As to the German-reunification scenario, it pays to recall that North and South Koreans, quite unlike East and West Germans, fought each other in a brutal war, which means they bear scars and wounds that pre-unification Germans did not. Plus, for East Germans, there was no “Great Successor” to worship. By 1989, even the true believers understood that the communist state was dead. This is not the case in North Korea, where the people are completely isolated from the outside world—and totally controlled by a propaganda machine that deifies the regime. Witness the mass-mourning by the North Korean people—all for a brutal tyrant who starved them.
In other words, North Koreans don’t appear to have the will or the wherewithal—or quite simply the strength, given a diet that relies on grass as a staple—to tear down the Kim Dynasty. So, a “Pyongyang Spring” seems unlikely. And even if there is some germ of a freedom movement in North Korea—some North Korean Havel ready to speak truth to power—it’s difficult to imagine the North Korean People’s Army (NKPA) remaining garrisoned like the armies of the Soviet bloc in 1989, 1990 and 1991, if the younger Kim ever calls for help. The NKPA is the most paranoid, propagandized and privileged part of North Korea. Why wouldn’t it try to sustain the regime? Why wouldn’t it turn against its own countrymen?
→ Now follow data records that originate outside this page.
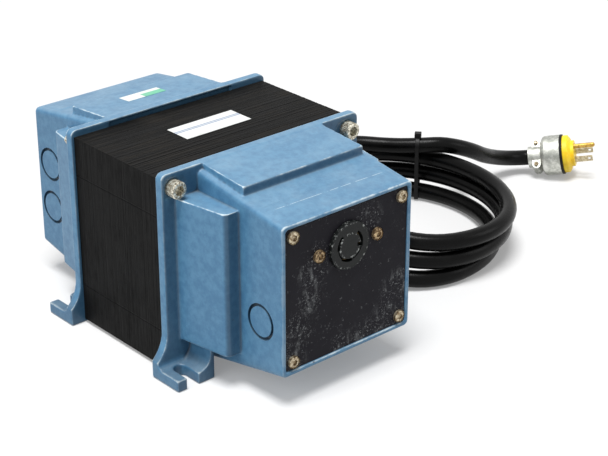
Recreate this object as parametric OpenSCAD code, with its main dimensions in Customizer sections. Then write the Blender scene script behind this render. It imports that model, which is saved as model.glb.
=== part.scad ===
// Power conditioner transformer: a laminated iron core with two cast end bells, an output
// receptacle on the front cover plate and a power cord that leaves the rear bell.
// Millimetres, +Z up. Origin: on the floor, below the middle of the core. The front faces -Y.

/* [Iron core] */
// Width of one outer limb, half the centre leg and the whole yoke height
limb_w = 33; // [28:0.5:35]
// Height of the window that the windings fill
window_h = 99; // [96:0.5:104]
// Length of the stack of laminations
stack_l = 111.4; // [95:0.2:130]
// Number of alternating packets of laminations
packets = 5; // [3:1:9]
// Film of varnish between two packets
packet_film = 0.2; // [0.1:0.05:0.4]
// Gap where the ends of the E legs meet the I pieces
joint_gap = 0.1; // [0.05:0.05:0.2]
// Height of the stack's underside above the floor
stack_clear = 3; // [1:0.5:6]

/* [Windings] */
// Thickness of the bobbin's tube
bobbin_t = 2.5; // [1.5:0.1:3]
// Thickness of the bobbin's cheeks
cheek_t = 2; // [1.5:0.1:3]
// Share of the copper's build that is the primary winding
primary_part = 0.5; // [0.42:0.01:0.58]
// Room left in the window outside the windings
window_spare = 3.4; // [2.8:0.1:5]
// Thickness of each sheet of layer insulation
insulation_t = 1; // [0.5:0.1:1.2]
// Thickness of the shield foil between the windings
foil_t = 0.6; // [0.3:0.1:0.8]
// Thickness of the outer wrap
wrap_t = 1.5; // [0.8:0.1:1.8]
// Gap between one layer and the next
layer_gap = 0.1; // [0.05:0.05:0.15]

/* [Bell flange] */
// Thickness of the flange that clamps the stack
flange_t = 8; // [7:0.5:10]
// How far the flange stands out beside the stack
flange_over_x = 2.5; // [1.5:0.1:5]
// How far the flange stands up above the stack
flange_over_z = 5.5; // [4.5:0.1:6.5]
// Radius of the flange's upper corners
flange_corner_r = 5; // [2:0.5:8]
// How far each foot flares out beyond the flange's side
flare_w = 10.5; // [8:0.5:14]
// Height where the flare starts
flare_z = 38; // [34:1:46]
// Height where the flare ends and the foot's side turns upright
flare_end_z = 15; // [12:0.5:18]
// Depth of the relief in the flange's back, above the stack
relief_d = 3; // [2:0.5:4]
// Distance of the relief's side in from the box's side
relief_in = 3; // [0:0.5:14]
// Metal left above the relief
relief_edge = 2.2; // [1.5:0.1:3]

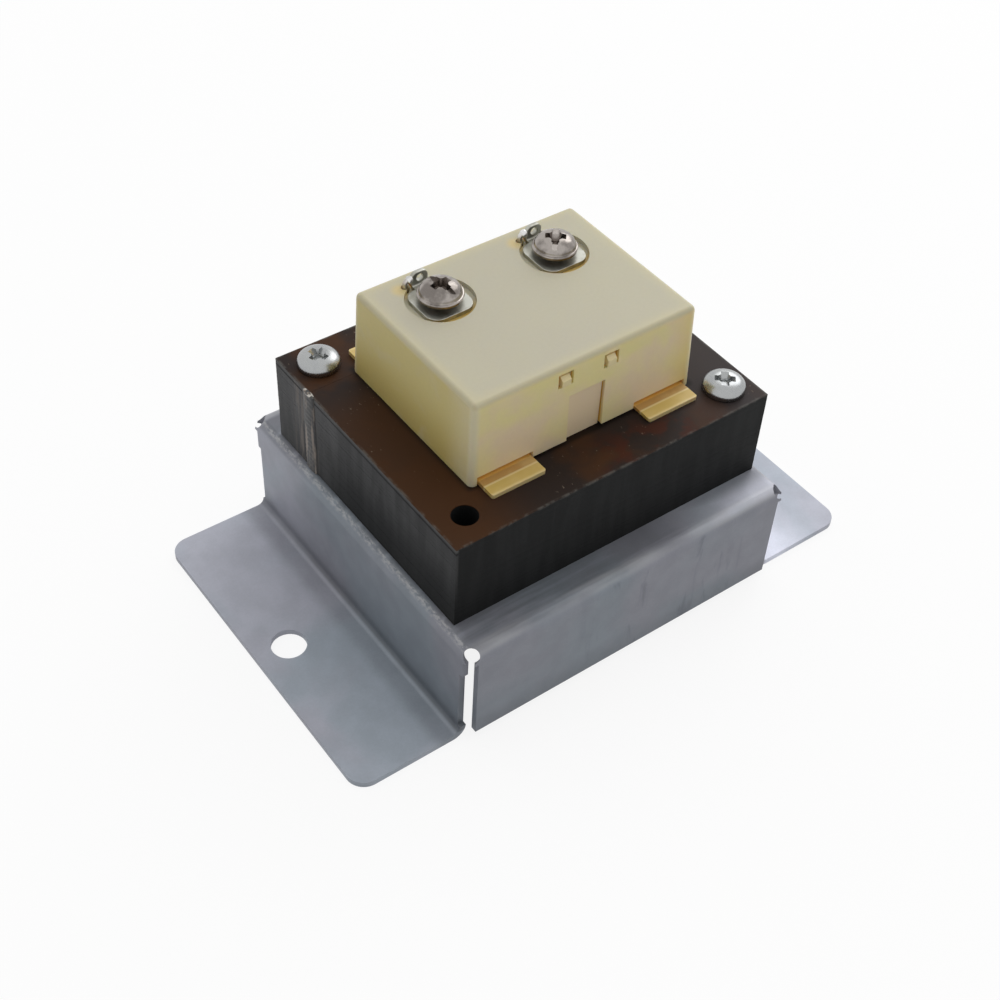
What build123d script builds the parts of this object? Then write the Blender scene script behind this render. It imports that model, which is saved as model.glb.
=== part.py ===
from build123d import *

import math
import os

os.makedirs("parts", exist_ok=True)

# A class 2 low voltage transformer on a formed steel mounting plate.
# The laminated core lies flat on a raised platform. The coil stands through a window
# in the platform, so half of it is above the core and half is in the hollow below.
# Millimetres. The origin is on the floor, below the middle of the platform.
# X runs from wing to wing, the front is at -Y, and Z points up.

# Core, in the scrapless proportions of an E and I lamination
tongue_width = 22.225
stack_height = 18.2
lamination_hole_clearance = 0.3

# Mounting plate
sheet_thickness = 1.2
inner_bend_radius = 1.4
platform_side_margin = 2.06
platform_end_margin = 7.42
platform_height = 22.9
flange_floor_gap = 2.0
wing_reach = 20.8
wing_corner_radius = 3.5
wing_hole = 6.6
wing_hole_to_edge = 6.6
corner_setback = 1.9
corner_relief_hole = 2.8
corner_slit = 1.6
side_wall_relief = 0.8
side_wall_relief_drop = 6.5
window_corner_radius = 2.0
window_clearance = 0.45

# Bobbin
bobbin_wall = 1.0
bobbin_clearance = 0.15
flange_thickness = 1.0
flange_side_clearance = 0.25
flange_top_clearance = 0.25
ear_thickness = 0.8
ear_width = 10.9
ear_overhang = 0.0
ear_reach = 5.3
ear_corner_radius = 0.4
nose_width = 1.8
nose_height = 1.9
nose_land = 1.2
nose_crest = 0.5
nose_recess = 0.1
nose_spacing = 9.5
key_width = 7.1
key_height = 9.8
key_thickness = 0.5

# Windings, each a radial build round the bobbin tube
primary_build = 4.1
barrier_build = 0.4
secondary_build = 3.7
wrap_build = 0.5
winding_end_gap = 0.2

# Covers
cover_wall = 1.1
cover_roof = 1.4
cover_end_clearance = 0.2
cover_side_clearance = 0.5
cover_edge_radius = 1.0
cover_inner_radius = 0.5
cover_skirt_rise = 0.4
ear_slot_room = 0.9
latch_side_room = 0.65
latch_top_room = 0.7
latch_seat_clearance = 0.2
window_to_roof = 0.1
cover_draft = 1.6
slot_clearance = 0.25
lead_room = 3.15
primary_exit_hole = 3.4
primary_exit_spacing = 16.0
primary_exit_to_middle = 7.8

# Screws, nuts and washers, for a number 8 machine screw
screw_diameter = 4.1
screw_clearance = 0.25
pan_head_diameter = 7.7
pan_head_height = 2.4
pan_crown_width = 0.9
core_screw_stickout = 1.8
binding_head_diameter = 8.1
binding_head_height = 2.6
binding_crown_width = 1.3
terminal_screw_stickout = 0.7
screw_tip_clearance = 1.75
recess_arm_length = 4.3
recess_arm_width = 0.95
recess_depth = 1.5
hex_nut_width = 8.7
hex_nut_height = 3.2
lock_washer_diameter = 7.4
lock_washer_height = 1.0
lock_washer_cut = 0.8
lock_washer_cut_angle = 25

# Terminals
terminal_spacing = 24.1
terminal_to_coil_end = 8.619
terminal_pocket_clearance = 0.6
terminal_pocket_depth = 0.9
plate_side = 9.2
plate_corner_radius = 2.4
plate_thickness = 0.8
plate_hole_clearance = 0.15
screw_raise = 1.0
lug_width = 3.2
lug_height = 2.4
lug_hole = 1.4
lug_to_screw = 5.9
lug_bend_radius = 0.4
lug_side_clearance = 0.3
lug_offset = -0.4
lug_tip_radius = 1.1
square_nut_width = 7.9
square_nut_height = 2.6
nut_web = 1.3
nut_clearance = 0.15
boss_wall = 1.2
boss_lip = 0.1
lead_diameter = 0.9
lead_hole_clearance = 0.25
lead_to_lug = 1.2
solder_spread = 0.5
solder_length = 0.5

# Welds at the joint of the E and the I
weld_width = 3.6
weld_rise = 0.5

# Sizes that follow from those above
core_width = 3 * tongue_width
core_depth = 2.5 * tongue_width
window_width = 0.5 * tongue_width
window_length = 1.5 * tongue_width
platform_length = core_width + 2 * platform_side_margin
platform_width = core_depth + 2 * platform_end_margin
core_bottom = platform_height
core_top = core_bottom + stack_height
hole_x = core_width / 2 - tongue_width / 4
hole_y = core_depth / 2 - tongue_width / 4
outer_bend_radius = inner_bend_radius + sheet_thickness
bend_bottom = platform_height - outer_bend_radius
wing_tip = platform_length / 2 + wing_reach
wing_width = platform_width - 2 * corner_setback
joint_y = window_length / 2
lamination_hole = screw_diameter + 2 * lamination_hole_clearance
screw_hole = screw_diameter + 2 * screw_clearance
core_screw_length = (
    stack_height + sheet_thickness + lock_washer_height + hex_nut_height + core_screw_stickout)
terminal_screw_length = (
    screw_raise + plate_thickness + nut_web + square_nut_height + terminal_screw_stickout)

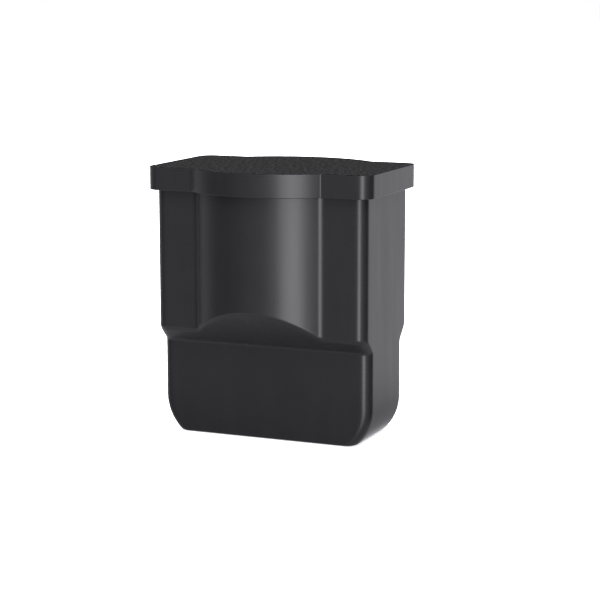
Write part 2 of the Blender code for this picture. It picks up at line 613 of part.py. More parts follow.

In fact, the military apparently has a larger stake in the country’s leadership than before the passing of Kim Jong-Il. Reuters is reporting that sources close to Pyongyang have sent signals that a “collective leadership” structure was put in place by Kim Jong-Il to guide his untested son. The structure is said to comprise a triumvirate that includes the younger Kim, his uncle and top military commanders.
In short, it seems the NKPA has all the more reason to sustain and protect the regime—or at least to sustain and protect itself. In other words, the prospect of a power struggle among military factions and regime loyalists is not out of the question. The parallel here might be the civil wars in Libya and Syria.
That brings us to an even scarier nightmare scenario: To consolidate internal control, the paranoid North Korean regime could lash out across the DMZ and send shrapnel in every direction. As a once-classified Pentagon report warns, there is “the possibility of conflict spurred by internal instability, miscalculation or provocation.” (In this regard, one wonders how many more unprovoked naval attacks and artillery barrages South Korea can ignore.)
The best version of this worst-case scenario would feature China doing the opposite of what it did during Korean War I: using its military leverage to end the North Korean regime rather than sustain it, to shorten the war rather than prolong it. But even a short war would be brutal and bloody. In their book The Next War, the late Caspar Weinberger and Peter Schweizer predicted that a second war on the peninsula would claim almost 19,000 American casualties—in less than 90 days of fighting.
Within easy range of the 11,000 artillery pieces that line the northern edge of the DMZ, Seoul would bear the brunt of the blow. Gen. Leon LaPorte, the former commander of U.S. forces in Korea, noted in 2005 that every third round fired by North Korea would be a chemical weapon. Perhaps worse, with the North Korean regime’s very survival at stake, the U.S., South Korea and Japan would have to expect the unexpected: modified long-range missilery, swarms of commandos, terrorist attacks, even nuclear weapons.
The fact that a second war would end the beastly Kim Dynasty is of little comfort. Such a war would give new meaning to the term “Pyrrhic victory.”
We can continue to hold out hope that the Kim Dynasty will fall like a rotten tree rather than explode like a time bomb. But since hope is no substitute for policy, Washington’s objective should be to brace for the worst, shield America’s allies in the region, cooperate with China where necessary and keep the powder keg from exploding. That’s how U.S. administrations have measured success in Korea for 58 years. Given what Korean War II would look like, it’s a worthy goal as Kim Jong-un takes the reins of the regime his grandfather forged in war.